> To do:
Give a verbatim quotation of every record.

> Dataset records:
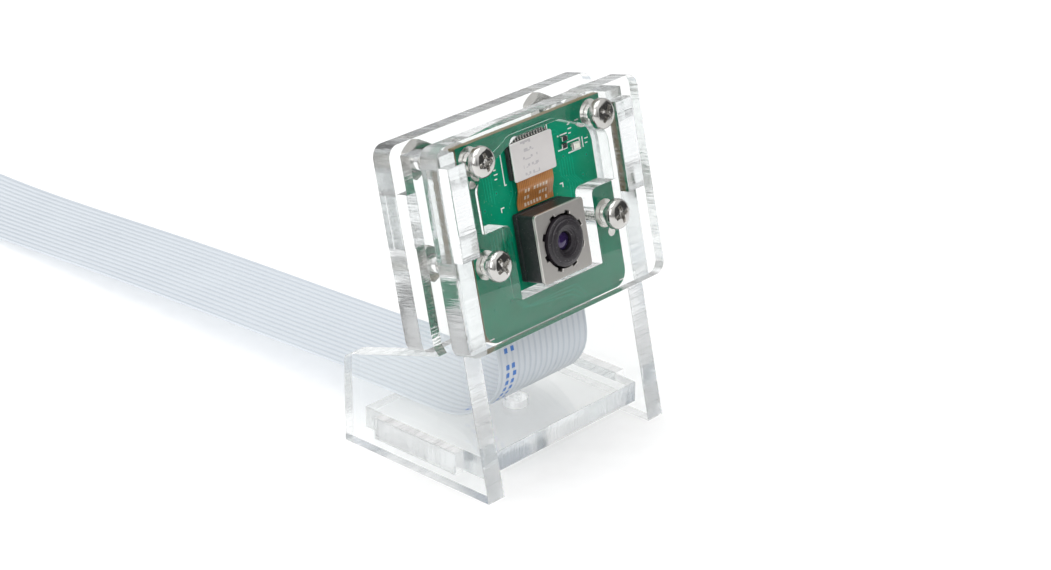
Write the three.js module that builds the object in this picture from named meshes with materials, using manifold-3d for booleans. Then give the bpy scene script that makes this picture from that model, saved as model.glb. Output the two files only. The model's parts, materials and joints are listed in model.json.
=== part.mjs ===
// A table-top camera mount: a laser-cut clear acrylic stand that holds a small camera board.
// Two side plates stand on the table and carry a base plate and a tilted head. The head is a
// front plate and a back plate with the camera board between them, drawn together by four long
// screws. The autofocus lens slides in its module, and the cable connector's latch slides open.
// Millimetres, +Z up, the front looks along -Y, the origin is under the middle of the footprint.
import * as THREE from 'three';
import * as BufferGeometryUtils from 'three/addons/utils/BufferGeometryUtils.js';
import Module from 'manifold-3d';

const wasm = await Module();
wasm.setup();

// ---- driving dimensions ---------------------------------------------------------------------
const SHEET = 2.73;            // thickness of the acrylic sheet, sold as 3 mm
const FIT = 0.08;              // clearance left by the laser on each side of a slotted joint
const TILT = THREE.MathUtils.degToRad(12.776); // how far the head leans back from upright

const FOOT_FRONT = -12.02;     // front and rear ends of a side plate's foot, along Y
const FOOT_REAR = 12.02;
const SIDE_OUTER = 15.97;      // outer face of each side plate, along X
const SIDE_INNER = SIDE_OUTER - SHEET;
const SIDE_REAR_TOP = 11.7;    // height of a side plate's rear edge
const SHOULDER = { y: -4.0, z: 16.75 };  // where the sloping top edge meets the arm
const ARM_TOP = 42.5;          // top of the arm, up the head
const FRONT_TAB = [30.1, 41.2];          // the arm's tab through the front plate, up the head
const REAR_TAB = [31.4, 37.7];           // the arm's tab through the back plate

const BASE_BOTTOM = 2.05;      // underside of the base plate above the table
const BASE_HALF_DEPTH = 9.85;
const BASE_TAB = [-6.5, 6.8];  // the base plate's tabs through the side plates, along Y
const BASE_HOLE = { y: -1.6, radius: 1.6 };

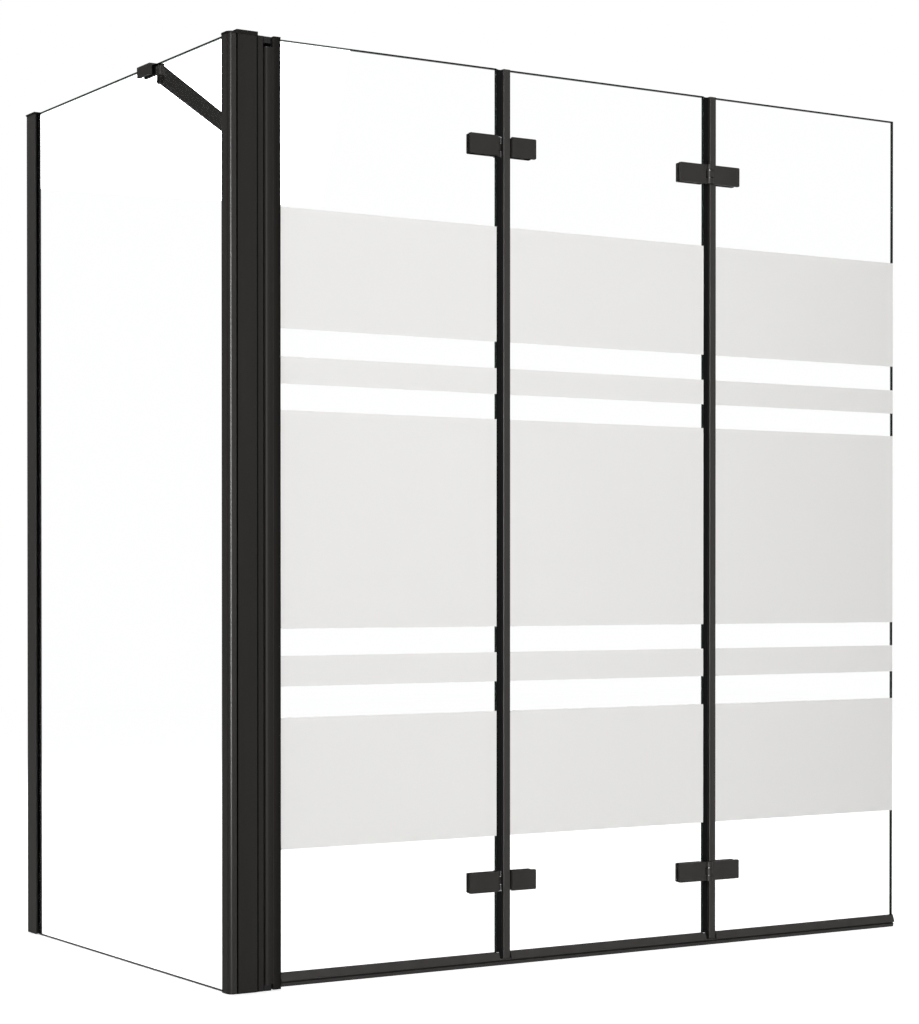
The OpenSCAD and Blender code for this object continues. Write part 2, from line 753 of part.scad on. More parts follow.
module pivot_profile_cap() color(black_metal) {
  r = 0.8 * pivot_cap_t;
  along_y(front_y - clamp_half, front_y + clamp_half) {
    translate([clamp_left + r, clamp_top]) square([clamp_w - r, pivot_cap_t]);
    translate([clamp_left, clamp_top]) square([clamp_w, pivot_cap_t - r]);
    translate([clamp_left + r, clamp_top + pivot_cap_t - r]) intersection() {
      circle(r);
      translate([-r, 0]) square(r);
    }
  }
  between(clamp_top - cap_plug_h, clamp_top)
    translate([pivot_x + clamp_floor + slide_fit, front_y - pocket_half + slide_fit])
      square([pivot_to_glass - clamp_floor - 2 * slide_fit, 2 * (pocket_half - slide_fit)]);
}

module pivot_profile_seals() color(black_rubber) {
  between(rail_top + cover_gap, glass_top) translate([0, front_y])
    glazing_pair(clamp_right - seal_depth, clamp_right);
}

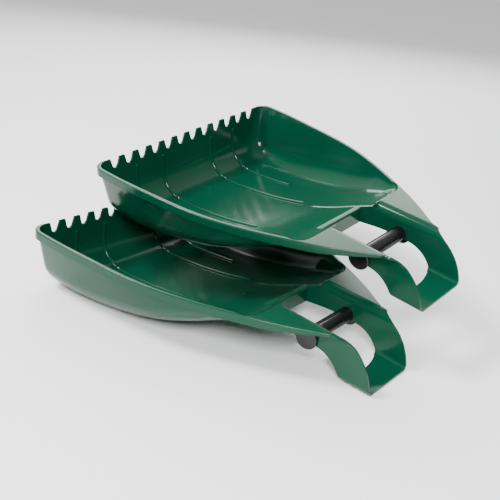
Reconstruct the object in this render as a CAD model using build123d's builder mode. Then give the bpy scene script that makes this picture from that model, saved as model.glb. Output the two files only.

> Exercise result:
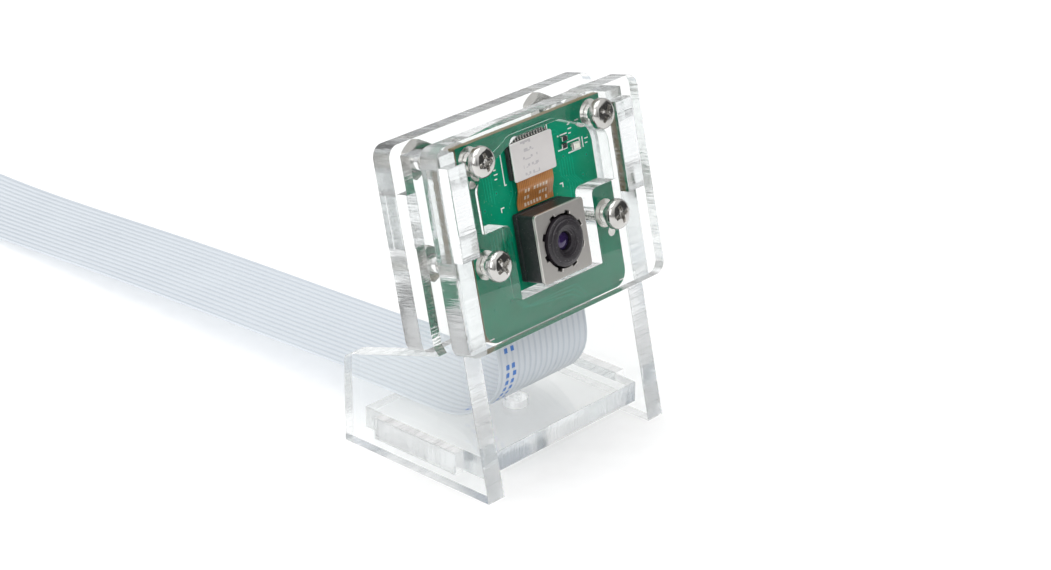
Write the three.js module that builds the object in this picture from named meshes with materials, using manifold-3d for booleans. Then give the bpy scene script that makes this picture from that model, saved as model.glb. Output the two files only. The model's parts, materials and joints are listed in model.json.
=== part.mjs ===
// A table-top camera mount: a laser-cut clear acrylic stand that holds a small camera board.
// Two side plates stand on the table and carry a base plate and a tilted head. The head is a
// front plate and a back plate with the camera board between them, drawn together by four long
// screws. The autofocus lens slides in its module, and the cable connector's latch slides open.
// Millimetres, +Z up, the front looks along -Y, the origin is under the middle of the footprint.
import * as THREE from 'three';
import * as BufferGeometryUtils from 'three/addons/utils/BufferGeometryUtils.js';
import Module from 'manifold-3d';

const wasm = await Module();
wasm.setup();

// ---- driving dimensions ---------------------------------------------------------------------
const SHEET = 2.73;            // thickness of the acrylic sheet, sold as 3 mm
const FIT = 0.08;              // clearance left by the laser on each side of a slotted joint
const TILT = THREE.MathUtils.degToRad(12.776); // how far the head leans back from upright

const FOOT_FRONT = -12.02;     // front and rear ends of a side plate's foot, along Y
const FOOT_REAR = 12.02;
const SIDE_OUTER = 15.97;      // outer face of each side plate, along X
const SIDE_INNER = SIDE_OUTER - SHEET;
const SIDE_REAR_TOP = 11.7;    // height of a side plate's rear edge
const SHOULDER = { y: -4.0, z: 16.75 };  // where the sloping top edge meets the arm
const ARM_TOP = 42.5;          // top of the arm, up the head
const FRONT_TAB = [30.1, 41.2];          // the arm's tab through the front plate, up the head
const REAR_TAB = [31.4, 37.7];           // the arm's tab through the back plate

const BASE_BOTTOM = 2.05;      // underside of the base plate above the table
const BASE_HALF_DEPTH = 9.85;
const BASE_TAB = [-6.5, 6.8];  // the base plate's tabs through the side plates, along Y
const BASE_HOLE = { y: -1.6, radius: 1.6 };

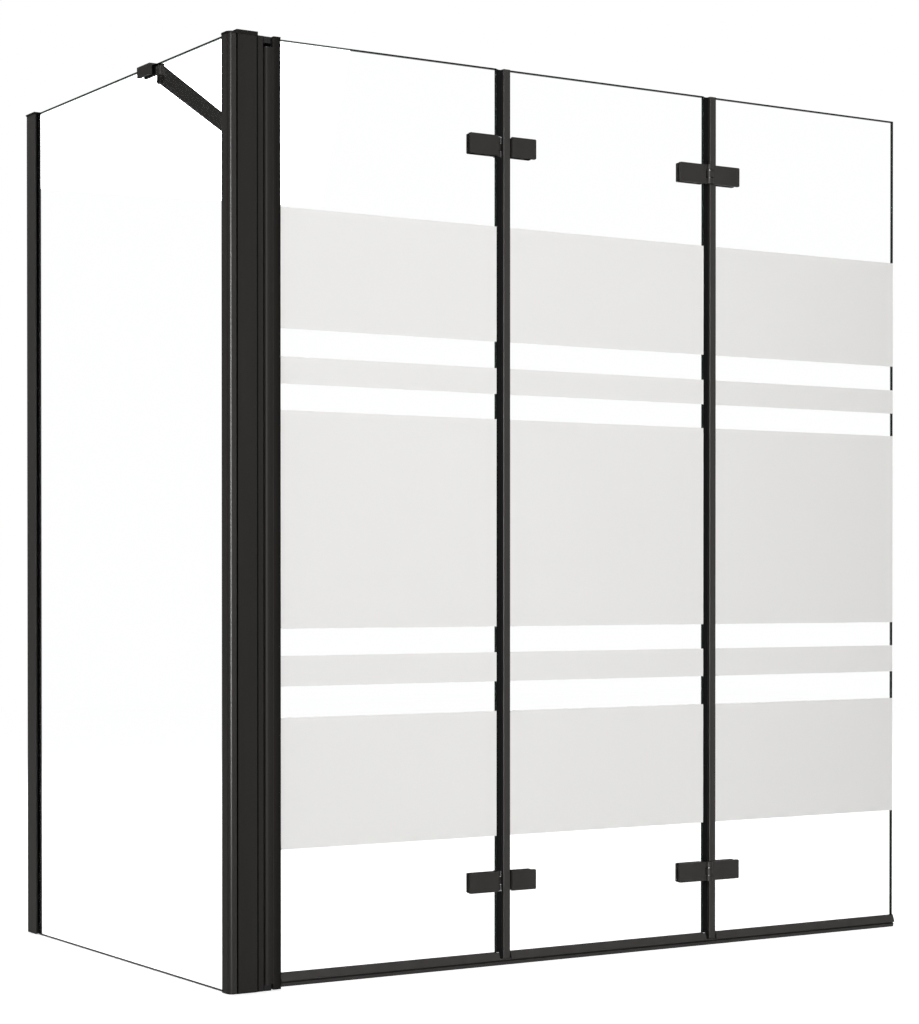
The OpenSCAD and Blender code for this object continues. Write part 2, from line 753 of part.scad on. More parts follow.
module pivot_profile_cap() color(black_metal) {
  r = 0.8 * pivot_cap_t;
  along_y(front_y - clamp_half, front_y + clamp_half) {
    translate([clamp_left + r, clamp_top]) square([clamp_w - r, pivot_cap_t]);
    translate([clamp_left, clamp_top]) square([clamp_w, pivot_cap_t - r]);
    translate([clamp_left + r, clamp_top + pivot_cap_t - r]) intersection() {
      circle(r);
      translate([-r, 0]) square(r);
    }
  }
  between(clamp_top - cap_plug_h, clamp_top)
    translate([pivot_x + clamp_floor + slide_fit, front_y - pocket_half + slide_fit])
      square([pivot_to_glass - clamp_floor - 2 * slide_fit, 2 * (pocket_half - slide_fit)]);
}

module pivot_profile_seals() color(black_rubber) {
  between(rail_top + cover_gap, glass_top) translate([0, front_y])
    glazing_pair(clamp_right - seal_depth, clamp_right);
}

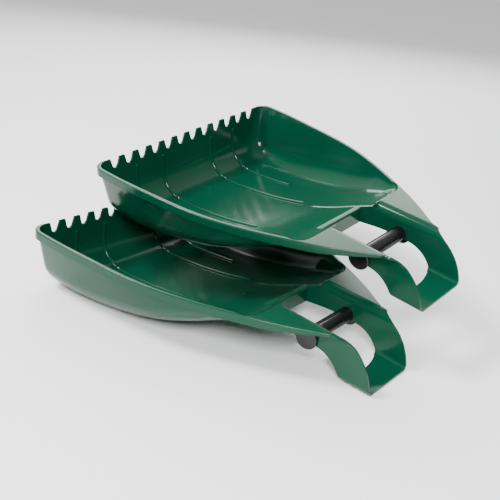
Reconstruct the object in this render as a CAD model using build123d's builder mode. Then give the bpy scene script that makes this picture from that model, saved as model.glb. Output the two files only.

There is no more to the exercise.